🤖 AI Summary
This work addresses the challenge of micro-action recognition, which involves intricate spatial configurations and temporal dynamics that are difficult for existing single-path spatiotemporal modeling approaches to capture effectively. To this end, the authors propose a dual-path network that models body-part entities along both spatial-temporal (ST) and temporal-spatial (TS) pathways, complemented by an entity-level adaptive routing mechanism that dynamically selects the optimal pathway for each body part. Additionally, a Mutual Action Consistency (MAC) loss function is introduced to enhance the model’s robustness to the inherent diversity of micro-actions. Integrating anatomically guided spatial partitioning, the proposed method achieves state-of-the-art performance on the iMiGUE dataset and delivers strong results on MA-52.
📝 Abstract
Micro-actions are subtle, localized movements lasting 1-3 seconds such as scratching one's head or tapping fingers. Such subtle actions are essential for social communication, ubiquitously used in natural interactions, and thus critical for fine-grained video understanding, yet remain poorly understood by current computer vision systems.
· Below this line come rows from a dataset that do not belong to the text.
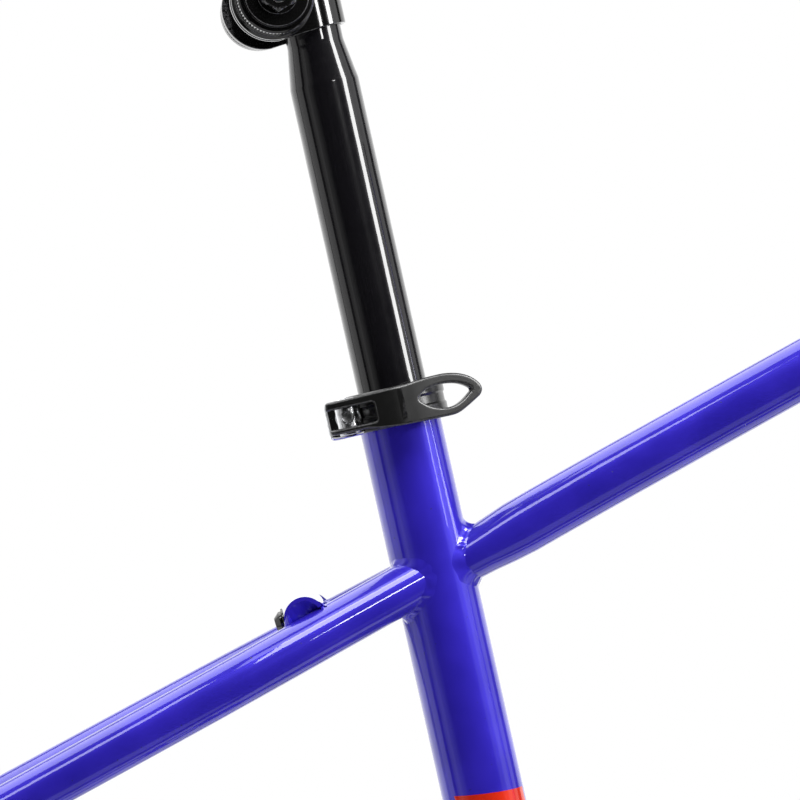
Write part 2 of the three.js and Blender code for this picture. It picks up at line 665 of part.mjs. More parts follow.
const innerCupProfile = [[0, cupStart], [discRadius - 0.2, cupStart], [discRadius - 0.2, cupStart + 2.4],
  [discRadius - 1.4, cupStart + 3.2], [discRadius - 1.4, innerCupEnd], [0, innerCupEnd]];
const outerCupProfile = [[0, outerCupStart], [15, outerCupStart], [15, outerCupStart + 3.4],
  [14.2, outerCupStart + 4.2], [12.4, outerCupStart + 4.4], [12, outerCupStart + 6.2],
  [0, outerCupStart + 6.2]];
const nutStart = outerCupStart + 6.2 + fitGap;
const nutEnd = nutStart + 5.5;

function railCup(profile, side) {
  const halfWidth = railGroove.width / 2;
  const low = railGroove.above - railGroove.height / 2;
  const middle = side * railMiddle;
  const groove = box(-30, 30, middle - halfWidth, middle + halfWidth, low, low + railGroove.height);
  return solid(turned(profile, 26).rotateX(side > 0 ? -Math.PI / 2 : Math.PI / 2))
    .subtract(solid(groove))
    .subtract(solid(crossRod(0, 0, saddleClamp.boltRadius + fitGap, -50, 50, 14)));
}

function hexNut(side) {
  const cornerRadius = 13 / Math.sqrt(3);
  const [low, high] = side > 0 ? [nutStart, nutEnd] : [-nutEnd, -nutStart];
  return solid(crossRod(0, 0, cornerRadius, low, high, 6))
    .subtract(solid(crossRod(0, 0, saddleClamp.boltRadius + fitGap, -50, 50, 14)));
}

for (const [word, side] of [["left", 1], ["right", -1]]) {
  add(tiltGroup, `rail_cup_inner_${word}`, railCup(innerCupProfile, side), "black");
  add(tiltGroup, `rail_cup_outer_${word}`, railCup(outerCupProfile, side), "black");
  add(tiltGroup, `rail_clamp_nut_${word}`, hexNut(side), "black");
}
add(tiltGroup, "rail_clamp_bolt",
  solid(crossRod(0, 0, saddleClamp.boltRadius, -nutEnd - 1, nutEnd + 1, 20)), "steel");

export default bicycleFrame;
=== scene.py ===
"""The visible surfaces of a bicycle frame, its seatpost and its clamps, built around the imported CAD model.

Lengths are millimetres in the part's own frame until a piece becomes a Blender mesh, in metres.
"""
import json
import math

import bmesh
import bpy
import numpy as np
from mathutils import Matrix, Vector


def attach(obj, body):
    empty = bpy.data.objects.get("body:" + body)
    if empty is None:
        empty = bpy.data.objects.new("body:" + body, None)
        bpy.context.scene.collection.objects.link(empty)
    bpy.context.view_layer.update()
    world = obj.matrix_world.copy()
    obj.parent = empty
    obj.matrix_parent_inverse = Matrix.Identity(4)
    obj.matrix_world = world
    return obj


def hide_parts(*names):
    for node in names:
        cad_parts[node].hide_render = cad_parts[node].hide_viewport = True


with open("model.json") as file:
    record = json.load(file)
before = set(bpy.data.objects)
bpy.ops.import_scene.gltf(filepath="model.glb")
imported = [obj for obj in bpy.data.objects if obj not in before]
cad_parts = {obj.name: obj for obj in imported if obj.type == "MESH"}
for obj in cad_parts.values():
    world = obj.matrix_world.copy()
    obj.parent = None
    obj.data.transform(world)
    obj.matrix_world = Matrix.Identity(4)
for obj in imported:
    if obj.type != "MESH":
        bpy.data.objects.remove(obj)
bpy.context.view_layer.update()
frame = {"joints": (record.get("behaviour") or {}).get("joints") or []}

MM = 0.001
TURN = 2 * math.pi
joints = {joint["name"]: joint for joint in frame["joints"]}

# ---- Driving dimensions -------------------------------------------------------------------------

GAP = 0.3
SEAT_TUBE = dict(radius=15.9, bore=13.9, top=337, slot_bottom=299, slot_width=2)
TOP_TUBE = dict(radius=11.1, seat_joint=264.5, flat=0.86, wide=1.06, flat_length=26)
TOP_TUBE_DROOP = dict(depth=0.8, length=85)
DOWN_TUBE = dict(radius=15.9)
HEAD_TUBE = dict(radius=18.5, bore=17, length=120, top_joint=35, low_joint=30)
SHELL = dict(radius=20, bore=17, half_width=34)
SEATSTAY = dict(radius=9.5, end_radius=8, end_x=-397, slope=0.543, at_x=-78.4, at_z=248)
CHAINSTAY = dict(radius=11.1, end_radius=8, end_x=-391, end_z=29)
SEAT_BRIDGE = dict(x=-107, z=242.5, radius=8)
CHAIN_BRIDGE = dict(x=-60, radius=7)
AXLE = dict(x=-418, z=32, slot_radius=5.1)
DROPOUT = dict(inner=67.5, thickness=6, eye_radius=15)
HANGER = dict(x=-430, z=4, radius=9, hole_radius=5)
POST = dict(radius=13.6, top_radius=11.1, wall=2.2, bottom=190, taper_start=458.6, taper_end=474.7, top=514)
COLLAR = dict(bottom=323.6, top=338.7, radius=19.4, slit=2.4, near=-11.5, far=16, lug_end=-26)
SKEWER = dict(v=-19.1, u=331, radius=2.5)
WASHER = dict(back=-27.7, front=-10.6, bottom=323, top=338.2, corner=4, inner=-11.8, outer=-13.9)
CAM = dict(y=-21.5, radius=7.3, offset=0.6, height=14, slot=7.5, window_front=-8)
SADDLE = dict(bolt=-15.3, disc=16, band_inner=11.4, band_outer=13.3, rail=22.4, rail_radius=4, groove_up=9.5)
BLADE = dict(thickness=3.4, back=-28.6, head_front=3.5)
DISC_TAB = dict(start_x=-393, hole_radius=3.1, holes_at=(7.5, 58.5), holes_up=19, near=9, far=4)
BOTTLE_BOSSES = {"lower": 230, "upper": 294}
CABLE_STOPS = dict(at=500, drop=6)
BAND = dict(top=179, length=74, film=0.12)

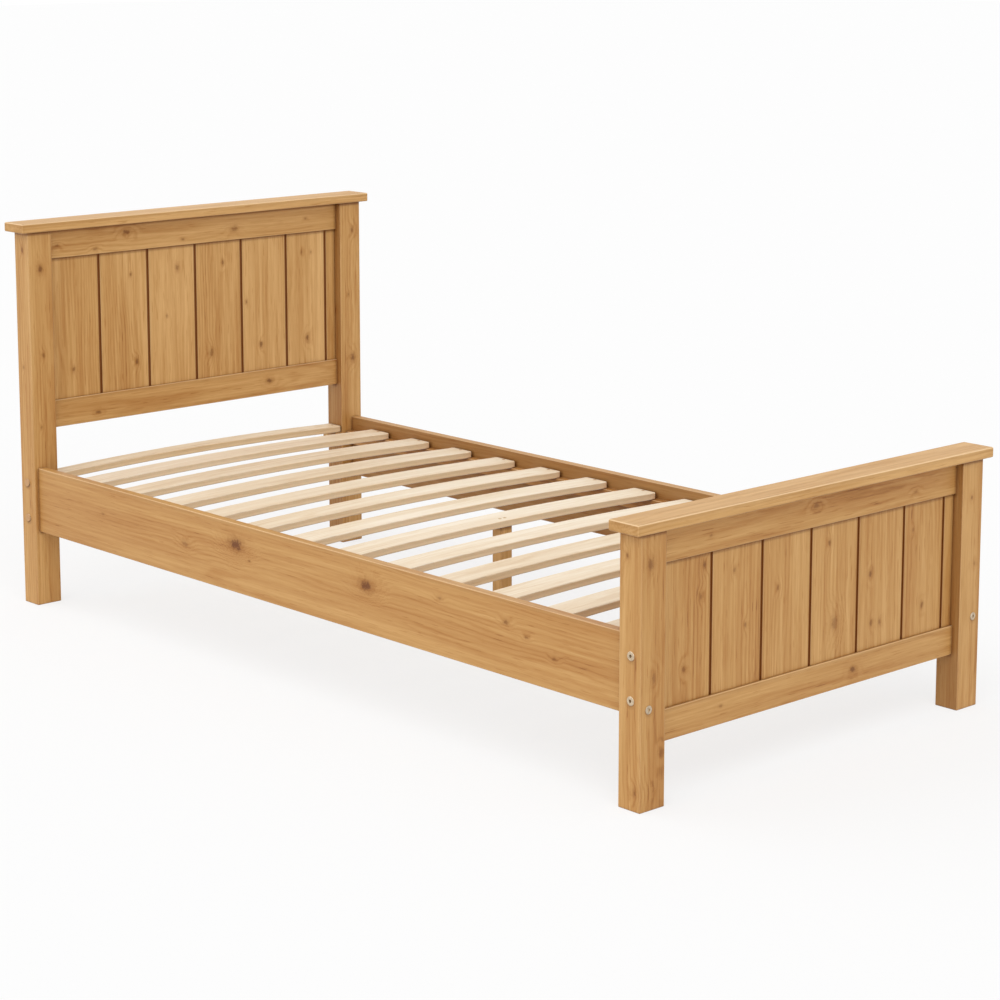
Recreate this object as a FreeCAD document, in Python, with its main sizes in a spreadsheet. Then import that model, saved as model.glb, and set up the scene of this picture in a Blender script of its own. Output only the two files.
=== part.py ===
import FreeCAD, Part
import math
import operator
import os
import Sketcher
from FreeCAD import Placement, Rotation, Vector

# A single panel bed in solid pine. Millimetres.
# X runs along the bed, from the headboard at -X to the footboard at +X.
# Y runs across it: the left side rail is at -Y. Z is up, from the floor.
# The origin is on the floor under the middle of the bed.

os.makedirs("parts", exist_ok=True)
doc = FreeCAD.newDocument("PanelBed")

# ---------------------------------------------------------------- sizes

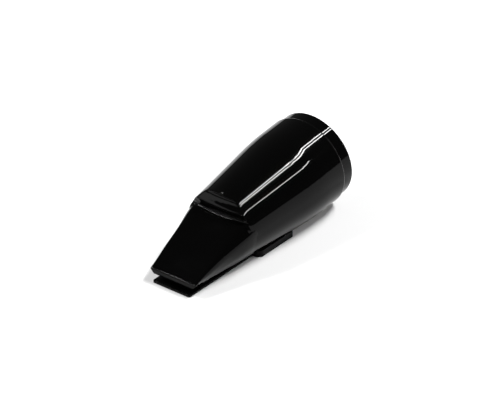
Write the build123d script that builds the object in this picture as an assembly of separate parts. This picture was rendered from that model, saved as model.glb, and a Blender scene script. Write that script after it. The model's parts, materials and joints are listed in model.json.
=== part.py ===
from build123d import *
from math import cos, radians, sin, sqrt, tan
import os

# ---------------------------------------------------------------- driving dimensions (mm)
# Frame: Z up, the nozzle points to -Y, the thumb pad faces +Y. The part rests on Z = 0.
# Stations called y are measured from the front edge of the sliding lip, and at() moves
# them to the row's frame. Stations called s run along the barrel's own tilted axis.
TILT = 4.93                     # barrel axis, degrees nose-down from level
AXIS_Z = 12.55                  # height of the barrel's axis above the lip's front edge
NOSE_RADIUS = 13.75             # barrel cone at s = 0
TAPER_END = 68.7                # end of the straight taper
TAPER_RADIUS = 20.93
BELLY_START = 86.0              # start of the parallel grip
BELLY_RADIUS = 22.0
SHOULDER = 97.0                 # where the barrel stops and the collar shows
RIM = 103.0                     # rear face of the collar
COLLAR_RADIUS = 21.15
DOME_TOP = 107.1                # crown of the thumb pad
WALL = 2.0                      # moulded wall of the nose and taper
BORE = 18.6                     # parallel bore behind the taper

LIP_Y = 1.35                    # front face of the upper lip
LIP_TOP = 6.3
LIP_BOTTOM = 3.8
BEAK_SLOPE = 27.2               # degrees, top face of the beak
BROW_Y = 34.1                   # step between the beak and the barrel
FOOT_STEP = 0.5                 # the step's foot stands this much ahead of its top
TIP_HALF = 12.95                # half-width of the beak at its lip
FOOT_HALF = 15.95               # and at the foot of the step
MERGE = 12.0                    # length over which its ridges sink into the barrel
SLOT_DEPTH = 18.0               # where the slot between the lips closes

PLATE_T = 1.1                   # sliding lip
PLATE_HALF = 10.45
WING_FRONT = 44.7
WING_REAR = 69.2
WING_INNER = 11.2
WING_HALF = 14.3
WING_TOP = 3.1
SLIDE_TRAVEL = 7.0

NOSE_FLOOR = 2.6                # floor of the air duct in the nose
CHAMBER_FLOOR = 5.2             # floor over the slide's pocket
KEEL_REAR = 84.0                # end of that raised floor
VALVE_R = 4.2                   # both check valve discs
RUN = 0.05                      # running clearance
SEAT_GAP = 0.3                  # soft disc to its seat

LENGTH = DOME_TOP * cos(radians(TILT))
HALF_LENGTH = LENGTH / 2
FAR = 60.0                      # beyond the part in any direction across its axis


# ---------------------------------------------------------------- helpers
def at(y):
    """Station behind the lip's front edge to row Y."""
    return y - HALF_LENGTH


def on_axis(shape):
    """Put a shape drawn about Z on the barrel's axis: its Z becomes the station s."""
    plane = Plane(
        origin=(0, at(0), AXIS_Z),
        x_dir=(1, 0, 0),
        z_dir=(0, cos(radians(TILT)), sin(radians(TILT))),
    )
    return plane.location * shape


def lathe(*points):
    """Turn a closed outline of (radius, s) corners about the barrel's axis."""
    face = make_face(Plane.XZ * Polyline(*points, close=True))
    return on_axis(revolve(face, Axis.Z))


def tube(r_out, r_in, s0, s1):
    """Plain ring on the barrel's axis."""
    return lathe((r_in, s0), (r_out, s0), (r_out, s1), (r_in, s1))


def rod(radius, s0, s1, offset=0.0, angle=0.0):
    """Round bar along the axis, or beside it at an offset and an angle round it."""
    height = s1 - s0
    bar = Cylinder(radius, height, align=(Align.CENTER, Align.CENTER, Align.MIN))
    return on_axis(Rot(0, 0, angle) * Pos(offset, 0, s0) * bar)


def block(x0, x1, y0, y1, z0, z1):
    """Box between corners, y given as a station behind the lip's front edge."""
    size = (x1 - x0, y1 - y0, z1 - z0)
    centre = ((x0 + x1) / 2, at((y0 + y1) / 2), (z0 + z1) / 2)
    return Pos(*centre) * Box(*size)


def side_cut(*points):
    """Prism right across X from an outline of (y, z) corners."""
    face = make_face(Polyline(*[(0, at(y), z) for y, z in points], close=True))
    return extrude(face, FAR, dir=(1, 0, 0), both=True)


def coil(radius, wire, s0, s1, turns):
    """Round-wire compression spring on the barrel's axis."""
    height = s1 - s0 - wire
    path = Helix(pitch=height / turns, height=height, radius=radius)
    section = Plane(path @ 0, z_dir=path % 0) * Circle(wire / 2)
    return on_axis(Pos(0, 0, s0 + wire / 2) * sweep(section, path=path, is_frenet=True))


def mirror_x(shape):
    return mirror(shape, about=Plane.YZ)


def in_region(edges, y_range, z_range):
    """Edges whose middle lies between two stations and two heights."""
    def inside(edge):
        middle = edge @ 0.5
        y = middle.Y + HALF_LENGTH
        return y_range[0] < y < y_range[1] and z_range[0] < middle.Z < z_range[1]
    return [edge for edge in edges if inside(edge)]


# ---------------------------------------------------------------- outer form of the barrel
def barrel_form(inset=0.0, end=SHOULDER):
    """Tapered barrel turned about its axis, with the whole surface moved in by inset."""
    nose = (NOSE_RADIUS - inset, 0)
    taper_end = (TAPER_RADIUS - inset, TAPER_END)
    belly = (BELLY_RADIUS - inset, BELLY_START)
    back = (BELLY_RADIUS - inset, end)
    taper = (TAPER_RADIUS - NOSE_RADIUS, TAPER_END)
    outline = Line((0, 0), nose)
    outline += Line(nose, taper_end)
    outline += Spline(taper_end, belly, tangents=[taper, (0, 1)])
    outline += Line(belly, back)
    outline += Line(back, (0, end))
    outline += Line((0, end), (0, 0))
    return on_axis(revolve(make_face(Plane.XZ * outline), Axis.Z))


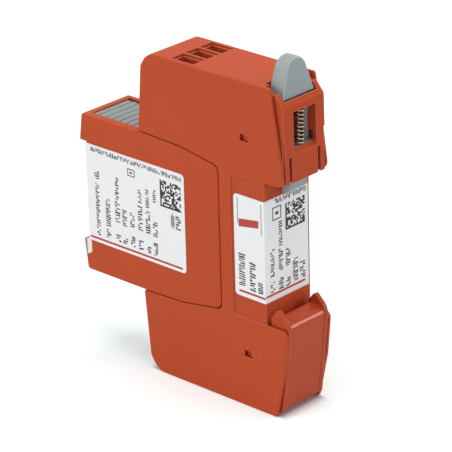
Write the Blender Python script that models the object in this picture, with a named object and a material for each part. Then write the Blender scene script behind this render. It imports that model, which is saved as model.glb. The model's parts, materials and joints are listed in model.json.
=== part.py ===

We identify a fundamental challenge: micro-actions exhibit diverse spatio-temporal characteristics where some are defined by spatial configurations while others manifest through temporal dynamics. Existing methods that commit to a single spatio-temporal decomposition cannot accommodate this diversity. We propose a dual-path network that processes anatomically-grounded spatial entities through parallel Spatial-Temporal (ST) and Temporal-Spatial (TS) pathways. The ST path captures spatial configurations before modeling temporal dynamics, while the TS path inverts this order to prioritize temporal dynamics. Rather than fixed fusion, we introduce entity-level adaptive routing where each body part learns its optimal processing preference, complemented by Mutual Action Consistency (MAC) loss that enforces cross-path coherence. Extensive experiments demonstrate competitive performance on MA-52 dataset and state-of-the-art results on iMiGUE dataset. Our work reveals that architectural adaptation to the inherent complexity of micro-actions is essential for advancing fine-grained video understanding.